→ **Prompt**: Please write out the material that follows, exactly as it stands.

→ **Data shown**:
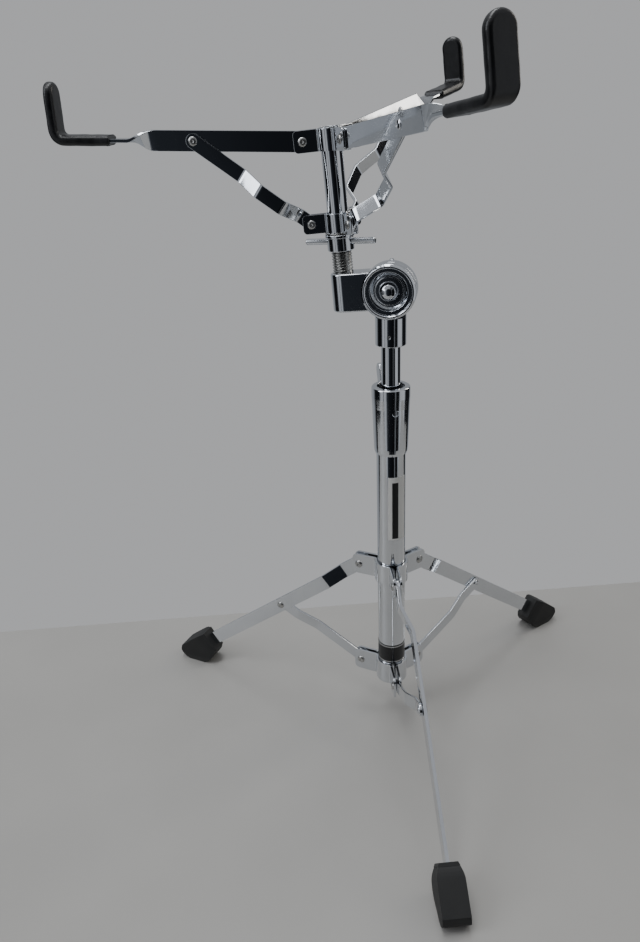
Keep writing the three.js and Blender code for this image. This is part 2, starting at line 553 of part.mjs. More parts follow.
const armRise = rad(ARM_UP);
const armEnd = [ARM_PIVOT_R + ARM_BRACE_AT * Math.cos(armRise), highZ + ARM_BRACE_AT * Math.sin(armRise)];
const armBraceL = Math.hypot(armEnd[0] - ARM_PIVOT_R, armEnd[1] - lowZ);
const armBraceRise = Math.atan2(armEnd[1] - lowZ, armEnd[0] - ARM_PIVOT_R) * 180 / Math.PI;
const armBraceSide = ARM_T / 2 + RUN + ARM_BRACE_T / 2;
const fingerTop = FINGER_H + 4;

// Rings of a finger's round tip, down from its top.
const TIP = [9, 6, 3.5, 1.6, 0.5, 0];

function armBody(grow, top, end) {
  const path = armPath(end, TIP.map((down) => top - down));
  return loft(path.map((at) => ring(at, domed(at[1], top, ARM_W) + 2 * grow, ARM_T + 2 * grow, 0)));
}
function sleeveBody() {
  const path = armPath(SLEEVE_AT, TIP.map((down) => fingerTop - down));
  return loft(path.map((at) => ring(at, domed(at[1], fingerTop, SLEEVE_W),
    SLEEVE_T - Math.max(at[1] - fingerTop + 1.6, 0), 2)));
}

function armSet(name, turn) {
  const spin = [...basket, turnZ(turn)];
  const pivot = move(ARM_PIVOT_R, 0, highZ);
  const raised = [...spin, pivot, turnY(-ARM_UP)];
  const whole = armBody(0, fingerTop - 3, -ARM_W);
  const rounded = plate([...capsule(0, 0, 1, 0, ARM_W / 2).slice(9), [300, -20], [300, 80], [100, 80],
    [100, ARM_W / 2]], -40, 40);
  const holed = cut(whole.intersect(rounded), barY(ARM_PIN_R + RUN, -20, 20, SMALL));
  const tail = put(stud(1.4, ARM_T / 2 - 1.8, ARM_T / 2 - 0.1, ARM_PIN_HEAD, ARM_HEAD_HIGH),
    move(ARM_BRACE_AT, 0, 0), turnZ(180));
  add(`arm_${name}`, put(join(holed, tail), ...raised), CHROME);

  const sleeve = cut(sleeveBody(), armBody(0.12, fingerTop - 2.9, SLEEVE_AT - 8));
  add(`sleeve_${name}`, put(sleeve, ...raised), VINYL);

  const bends = [[11, 0], [25, ARM_BOW], [46, ARM_BOW], [62, armBraceSide]];
  const flat = strip(armBraceL, ARM_BRACE_W, ARM_BRACE_T, bends,
    [[0, ARM_PIN_R + RUN], [armBraceL, ARM_PIN_R + FIT]]);
  add(`arm_brace_${name}`, put(flat, ...spin, move(ARM_PIVOT_R, 0, lowZ), turnY(-armBraceRise)), CHROME);
  const top = armBraceSide + ARM_BRACE_T / 2;
  const joint = stud(ARM_PIN_R, top - ARM_BRACE_T, top + FIT, ARM_PIN_HEAD, ARM_HEAD_HIGH);
  add(`arm_joint_rivet_${name}`, put(joint, ...spin, move(ARM_PIVOT_R, 0, lowZ), turnY(-armBraceRise),
    move(armBraceL, 0, 0)), ZINC);

  add(`arm_rivet_${name}`, put(rivet(ARM_PIN_R, armGap + armEar.ear + FIT, ARM_PIN_HEAD, ARM_HEAD_HIGH),
    ...spin, pivot), ZINC);
  const low = rivet(ARM_PIN_R, armBraceGap + armEar.ear + FIT, ARM_PIN_HEAD, ARM_HEAD_HIGH);
  add(`arm_brace_rivet_${name}`, put(low, ...spin, move(ARM_PIVOT_R, 0, lowZ)), ZINC);
}
for (const [name, turn] of Object.entries(ARM_TURNS)) armSet(name, turn);

// ---- centre the stand over the origin, standing on the floor
const bounds = new THREE.Box3().setFromObject(group);
const middle = bounds.getCenter(new THREE.Vector3());
const shift = new THREE.Vector3(-middle.x, -middle.y, -bounds.min.z);
for (const mesh of group.children) mesh.geometry.translate(shift.x, shift.y, shift.z);

export default group;
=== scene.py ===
# %% [markdown]
# # A folding snare drum stand
# The stand is nearly all chromed steel: tubes, flat strips bent sideways, pressed collars, small castings
# and rivets, with rubber feet and vinyl fingers. Its sizes and its moving parts come ready made in a frame.
# Here each piece is made again as a metalworker would make it, in the place that the frame gives it.

# %% Load the frame
import json
import math

import bmesh
import bpy
from mathutils import Matrix, Vector, noise


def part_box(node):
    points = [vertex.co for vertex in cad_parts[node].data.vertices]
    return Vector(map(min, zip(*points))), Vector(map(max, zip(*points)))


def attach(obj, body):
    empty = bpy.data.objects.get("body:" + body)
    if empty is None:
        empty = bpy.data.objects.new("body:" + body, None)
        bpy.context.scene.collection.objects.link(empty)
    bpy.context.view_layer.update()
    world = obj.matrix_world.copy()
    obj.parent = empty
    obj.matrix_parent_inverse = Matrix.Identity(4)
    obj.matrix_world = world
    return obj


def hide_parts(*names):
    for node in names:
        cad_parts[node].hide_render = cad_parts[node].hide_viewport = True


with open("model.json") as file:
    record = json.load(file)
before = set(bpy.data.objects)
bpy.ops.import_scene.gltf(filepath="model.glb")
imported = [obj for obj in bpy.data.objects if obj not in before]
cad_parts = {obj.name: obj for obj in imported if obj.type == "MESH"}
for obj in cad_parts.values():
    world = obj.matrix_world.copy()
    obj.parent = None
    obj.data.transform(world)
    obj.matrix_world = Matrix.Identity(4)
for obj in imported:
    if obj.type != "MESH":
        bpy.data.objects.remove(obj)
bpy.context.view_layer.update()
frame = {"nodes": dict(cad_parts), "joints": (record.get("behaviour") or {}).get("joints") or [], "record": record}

MM = 0.001
BODIES = frame["record"]["behaviour"]["bodies"]
BODY_OF = {node: body for body, nodes in BODIES.items() for node in nodes}
JOINTS = {joint["name"]: joint for joint in frame["joints"]}

# %% [markdown]
# ## Local frames
# A part is far easier to shape about its own axis than where it ends up. The joints say where those axes
# are: a hinge gives a point and a sideways direction, and a slide gives the way up. Two directions make the
# third.

# %% Local frames from the joints
UP = Vector((0, 0, 1))


def axes_at(origin, side, up):
    """Frame with X outward, Y along side and Z as near to up as that leaves it."""
    out = side.cross(up).normalized()
    columns = [out, side.normalized(), out.cross(side).normalized()]
    turn = Matrix([[columns[c][r] for c in range(3)] for r in range(3)]).to_4x4()
    return Matrix.Translation(origin) @ turn


def at_joint(name, up, sign=1):
    joint = JOINTS[name]
    return axes_at(Vector(joint["pos_m"]), Vector(joint["axis"]) * sign, up)


LEAN = Vector(JOINTS["basket_fold_slide"]["axis"])
tube_low, tube_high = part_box("base_tube")
STAND = Matrix.Translation(((tube_low.x + tube_high.x) / 2, (tube_low.y + tube_high.y) / 2, 0))
HEAD = at_joint("basket_tilt", LEAN)
MAST = at_joint("basket_tilt", UP)
across = LEAN.cross(Vector(JOINTS["basket_tilt"]["axis"]).cross(LEAN))
BASKET = axes_at(Vector(JOINTS["tee_nut_turn"]["pos_m"]), across, LEAN)
print("stand axis", STAND.translation, "basket axis", LEAN)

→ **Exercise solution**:
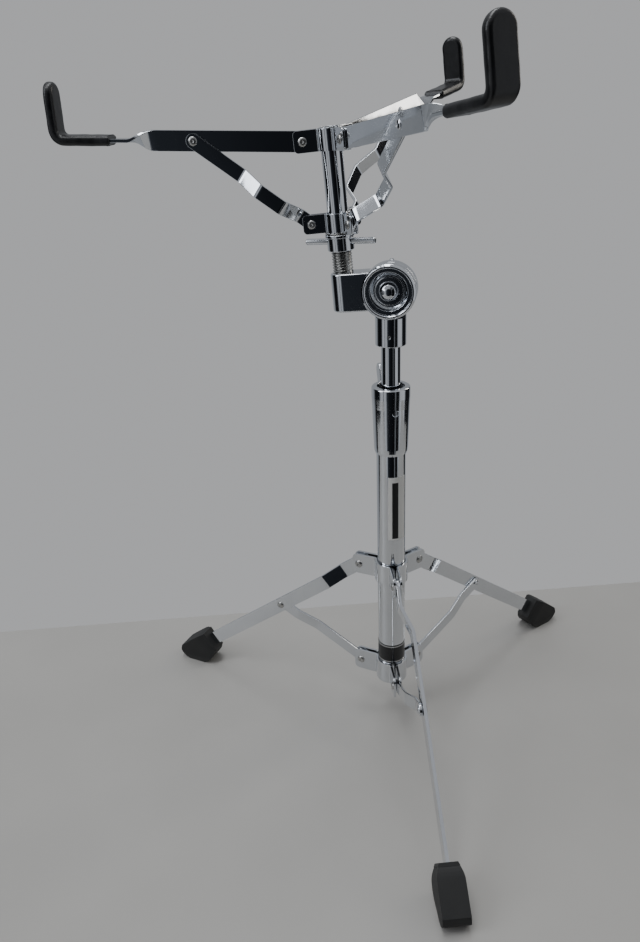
Keep writing the three.js and Blender code for this image. This is part 2, starting at line 553 of part.mjs. More parts follow.
const armRise = rad(ARM_UP);
const armEnd = [ARM_PIVOT_R + ARM_BRACE_AT * Math.cos(armRise), highZ + ARM_BRACE_AT * Math.sin(armRise)];
const armBraceL = Math.hypot(armEnd[0] - ARM_PIVOT_R, armEnd[1] - lowZ);
const armBraceRise = Math.atan2(armEnd[1] - lowZ, armEnd[0] - ARM_PIVOT_R) * 180 / Math.PI;
const armBraceSide = ARM_T / 2 + RUN + ARM_BRACE_T / 2;
const fingerTop = FINGER_H + 4;

// Rings of a finger's round tip, down from its top.
const TIP = [9, 6, 3.5, 1.6, 0.5, 0];

function armBody(grow, top, end) {
  const path = armPath(end, TIP.map((down) => top - down));
  return loft(path.map((at) => ring(at, domed(at[1], top, ARM_W) + 2 * grow, ARM_T + 2 * grow, 0)));
}
function sleeveBody() {
  const path = armPath(SLEEVE_AT, TIP.map((down) => fingerTop - down));
  return loft(path.map((at) => ring(at, domed(at[1], fingerTop, SLEEVE_W),
    SLEEVE_T - Math.max(at[1] - fingerTop + 1.6, 0), 2)));
}

function armSet(name, turn) {
  const spin = [...basket, turnZ(turn)];
  const pivot = move(ARM_PIVOT_R, 0, highZ);
  const raised = [...spin, pivot, turnY(-ARM_UP)];
  const whole = armBody(0, fingerTop - 3, -ARM_W);
  const rounded = plate([...capsule(0, 0, 1, 0, ARM_W / 2).slice(9), [300, -20], [300, 80], [100, 80],
    [100, ARM_W / 2]], -40, 40);
  const holed = cut(whole.intersect(rounded), barY(ARM_PIN_R + RUN, -20, 20, SMALL));
  const tail = put(stud(1.4, ARM_T / 2 - 1.8, ARM_T / 2 - 0.1, ARM_PIN_HEAD, ARM_HEAD_HIGH),
    move(ARM_BRACE_AT, 0, 0), turnZ(180));
  add(`arm_${name}`, put(join(holed, tail), ...raised), CHROME);

  const sleeve = cut(sleeveBody(), armBody(0.12, fingerTop - 2.9, SLEEVE_AT - 8));
  add(`sleeve_${name}`, put(sleeve, ...raised), VINYL);

  const bends = [[11, 0], [25, ARM_BOW], [46, ARM_BOW], [62, armBraceSide]];
  const flat = strip(armBraceL, ARM_BRACE_W, ARM_BRACE_T, bends,
    [[0, ARM_PIN_R + RUN], [armBraceL, ARM_PIN_R + FIT]]);
  add(`arm_brace_${name}`, put(flat, ...spin, move(ARM_PIVOT_R, 0, lowZ), turnY(-armBraceRise)), CHROME);
  const top = armBraceSide + ARM_BRACE_T / 2;
  const joint = stud(ARM_PIN_R, top - ARM_BRACE_T, top + FIT, ARM_PIN_HEAD, ARM_HEAD_HIGH);
  add(`arm_joint_rivet_${name}`, put(joint, ...spin, move(ARM_PIVOT_R, 0, lowZ), turnY(-armBraceRise),
    move(armBraceL, 0, 0)), ZINC);

  add(`arm_rivet_${name}`, put(rivet(ARM_PIN_R, armGap + armEar.ear + FIT, ARM_PIN_HEAD, ARM_HEAD_HIGH),
    ...spin, pivot), ZINC);
  const low = rivet(ARM_PIN_R, armBraceGap + armEar.ear + FIT, ARM_PIN_HEAD, ARM_HEAD_HIGH);
  add(`arm_brace_rivet_${name}`, put(low, ...spin, move(ARM_PIVOT_R, 0, lowZ)), ZINC);
}
for (const [name, turn] of Object.entries(ARM_TURNS)) armSet(name, turn);

// ---- centre the stand over the origin, standing on the floor
const bounds = new THREE.Box3().setFromObject(group);
const middle = bounds.getCenter(new THREE.Vector3());
const shift = new THREE.Vector3(-middle.x, -middle.y, -bounds.min.z);
for (const mesh of group.children) mesh.geometry.translate(shift.x, shift.y, shift.z);

export default group;
=== scene.py ===
# %% [markdown]
# # A folding snare drum stand
# The stand is nearly all chromed steel: tubes, flat strips bent sideways, pressed collars, small castings
# and rivets, with rubber feet and vinyl fingers. Its sizes and its moving parts come ready made in a frame.
# Here each piece is made again as a metalworker would make it, in the place that the frame gives it.

# %% Load the frame
import json
import math

import bmesh
import bpy
from mathutils import Matrix, Vector, noise


def part_box(node):
    points = [vertex.co for vertex in cad_parts[node].data.vertices]
    return Vector(map(min, zip(*points))), Vector(map(max, zip(*points)))


def attach(obj, body):
    empty = bpy.data.objects.get("body:" + body)
    if empty is None:
        empty = bpy.data.objects.new("body:" + body, None)
        bpy.context.scene.collection.objects.link(empty)
    bpy.context.view_layer.update()
    world = obj.matrix_world.copy()
    obj.parent = empty
    obj.matrix_parent_inverse = Matrix.Identity(4)
    obj.matrix_world = world
    return obj


def hide_parts(*names):
    for node in names:
        cad_parts[node].hide_render = cad_parts[node].hide_viewport = True


with open("model.json") as file:
    record = json.load(file)
before = set(bpy.data.objects)
bpy.ops.import_scene.gltf(filepath="model.glb")
imported = [obj for obj in bpy.data.objects if obj not in before]
cad_parts = {obj.name: obj for obj in imported if obj.type == "MESH"}
for obj in cad_parts.values():
    world = obj.matrix_world.copy()
    obj.parent = None
    obj.data.transform(world)
    obj.matrix_world = Matrix.Identity(4)
for obj in imported:
    if obj.type != "MESH":
        bpy.data.objects.remove(obj)
bpy.context.view_layer.update()
frame = {"nodes": dict(cad_parts), "joints": (record.get("behaviour") or {}).get("joints") or [], "record": record}

MM = 0.001
BODIES = frame["record"]["behaviour"]["bodies"]
BODY_OF = {node: body for body, nodes in BODIES.items() for node in nodes}
JOINTS = {joint["name"]: joint for joint in frame["joints"]}

# %% [markdown]
# ## Local frames
# A part is far easier to shape about its own axis than where it ends up. The joints say where those axes
# are: a hinge gives a point and a sideways direction, and a slide gives the way up. Two directions make the
# third.

# %% Local frames from the joints
UP = Vector((0, 0, 1))


def axes_at(origin, side, up):
    """Frame with X outward, Y along side and Z as near to up as that leaves it."""
    out = side.cross(up).normalized()
    columns = [out, side.normalized(), out.cross(side).normalized()]
    turn = Matrix([[columns[c][r] for c in range(3)] for r in range(3)]).to_4x4()
    return Matrix.Translation(origin) @ turn


def at_joint(name, up, sign=1):
    joint = JOINTS[name]
    return axes_at(Vector(joint["pos_m"]), Vector(joint["axis"]) * sign, up)


LEAN = Vector(JOINTS["basket_fold_slide"]["axis"])
tube_low, tube_high = part_box("base_tube")
STAND = Matrix.Translation(((tube_low.x + tube_high.x) / 2, (tube_low.y + tube_high.y) / 2, 0))
HEAD = at_joint("basket_tilt", LEAN)
MAST = at_joint("basket_tilt", UP)
across = LEAN.cross(Vector(JOINTS["basket_tilt"]["axis"]).cross(LEAN))
BASKET = axes_at(Vector(JOINTS["tee_nut_turn"]["pos_m"]), across, LEAN)
print("stand axis", STAND.translation, "basket axis", LEAN)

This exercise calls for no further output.